▶ **Data shown**:

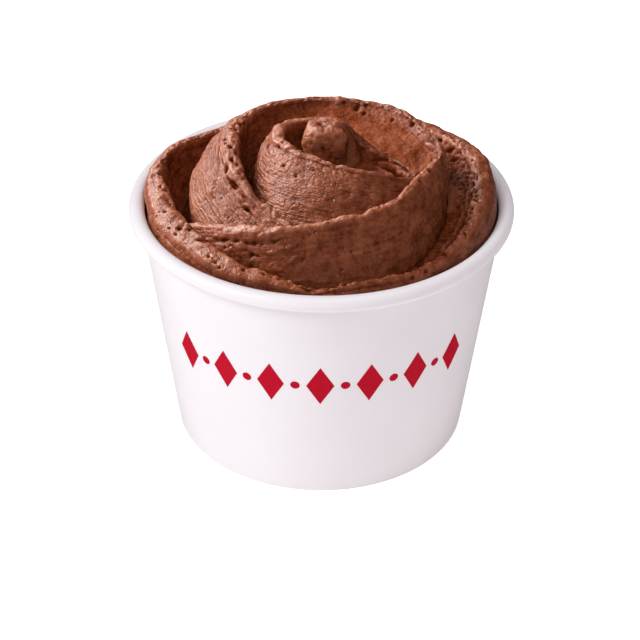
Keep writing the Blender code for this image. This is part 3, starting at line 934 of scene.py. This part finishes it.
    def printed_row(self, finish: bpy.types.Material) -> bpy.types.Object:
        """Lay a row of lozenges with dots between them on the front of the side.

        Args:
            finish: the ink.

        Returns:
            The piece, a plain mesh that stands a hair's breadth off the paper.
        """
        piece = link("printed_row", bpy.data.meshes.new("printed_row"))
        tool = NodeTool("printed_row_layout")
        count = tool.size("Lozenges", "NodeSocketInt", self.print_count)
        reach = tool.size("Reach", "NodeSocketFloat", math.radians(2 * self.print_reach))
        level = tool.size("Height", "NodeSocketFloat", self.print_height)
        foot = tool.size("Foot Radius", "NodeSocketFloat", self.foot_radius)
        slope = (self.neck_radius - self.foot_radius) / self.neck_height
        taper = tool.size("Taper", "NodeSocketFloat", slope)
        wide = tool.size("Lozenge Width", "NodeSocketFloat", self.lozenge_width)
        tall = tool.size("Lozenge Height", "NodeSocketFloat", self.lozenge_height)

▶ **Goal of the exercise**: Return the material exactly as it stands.

▶ **In response**:
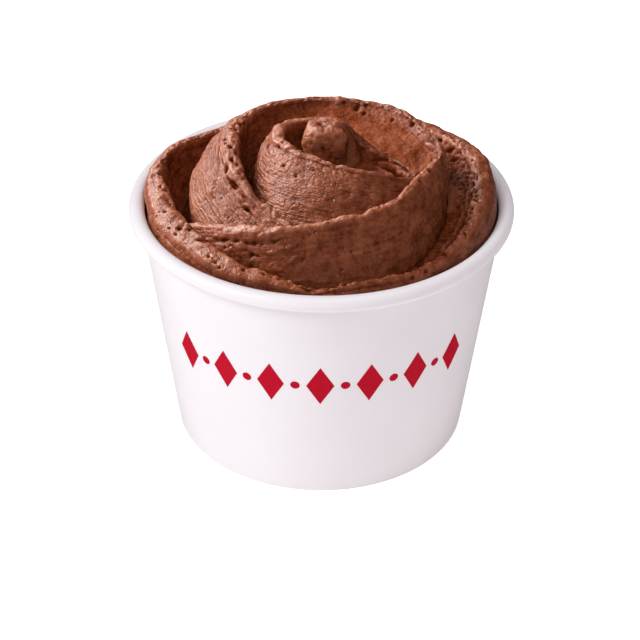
Keep writing the Blender code for this image. This is part 3, starting at line 934 of scene.py. This part finishes it.
    def printed_row(self, finish: bpy.types.Material) -> bpy.types.Object:
        """Lay a row of lozenges with dots between them on the front of the side.

        Args:
            finish: the ink.

        Returns:
            The piece, a plain mesh that stands a hair's breadth off the paper.
        """
        piece = link("printed_row", bpy.data.meshes.new("printed_row"))
        tool = NodeTool("printed_row_layout")
        count = tool.size("Lozenges", "NodeSocketInt", self.print_count)
        reach = tool.size("Reach", "NodeSocketFloat", math.radians(2 * self.print_reach))
        level = tool.size("Height", "NodeSocketFloat", self.print_height)
        foot = tool.size("Foot Radius", "NodeSocketFloat", self.foot_radius)
        slope = (self.neck_radius - self.foot_radius) / self.neck_height
        taper = tool.size("Taper", "NodeSocketFloat", slope)
        wide = tool.size("Lozenge Width", "NodeSocketFloat", self.lozenge_width)
        tall = tool.size("Lozenge Height", "NodeSocketFloat", self.lozenge_height)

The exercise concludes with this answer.